By contrast, with the expected shrinking of the country’s coal export market as India, Pakistan and South Korea either progressively switch from imported to domestic coal supplies or increase renewable shares, the export of locally produced green hydrogen offers a way of compensating for loss of foreign exchange, and possibly even coal jobs, as coal mining companies potentially diversify into hydrogen production and thereby future-proof their business.

“There is no reason for any South African constituency to be negatively affected by the green hydrogen export economy,” assures Roos.

Further, being a water-scarce country, the use of non-potable water supplies must be made mandatory for hydrogen production, he adds, citing desalination plants as the most rational answer.

“While the cost target for green hydrogen is $3/kg, the desalination cost component of that 1 kg would be between $0.02 and $0.05.”

Regarding the social licence to operate of electrolyser plants, desalination plants supplying them should be oversized, with the capacity to produce 300% of the volumes required for hydrogen production, to allow for the sale of excess water to local utilities in times of drought.

The last precondition noted by Roos involves the location of electrolyser plants used in the production of green hydrogen for export.

The transport economics dictate that these plants should not be located inland, but at the coast, preferably at or near the port of shipment.

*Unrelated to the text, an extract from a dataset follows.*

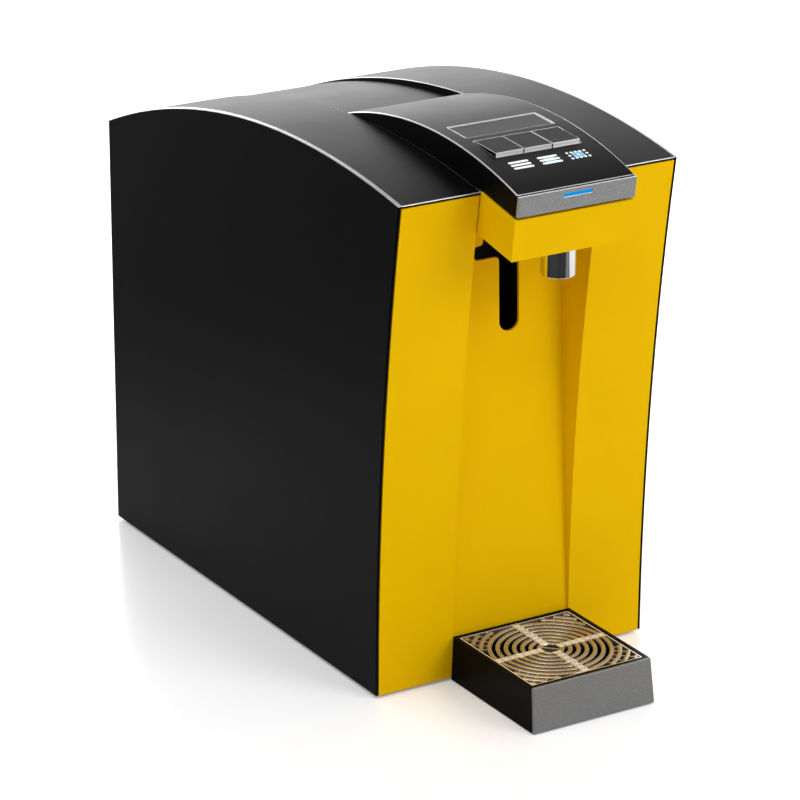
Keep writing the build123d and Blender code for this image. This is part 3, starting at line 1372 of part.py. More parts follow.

The deep-water ports of Saldanha, in the Western Cape, and Coega, in the Eastern Cape, are considered attractive for the manufacture of green hydrogen for export.

“These preconditions should allow for the development of a robust green hydrogen export market, where the investment required will not be driven by the South African economy. The production of hydrogen for local consumption is expected to develop following the growth of the export market,” concludes Roos.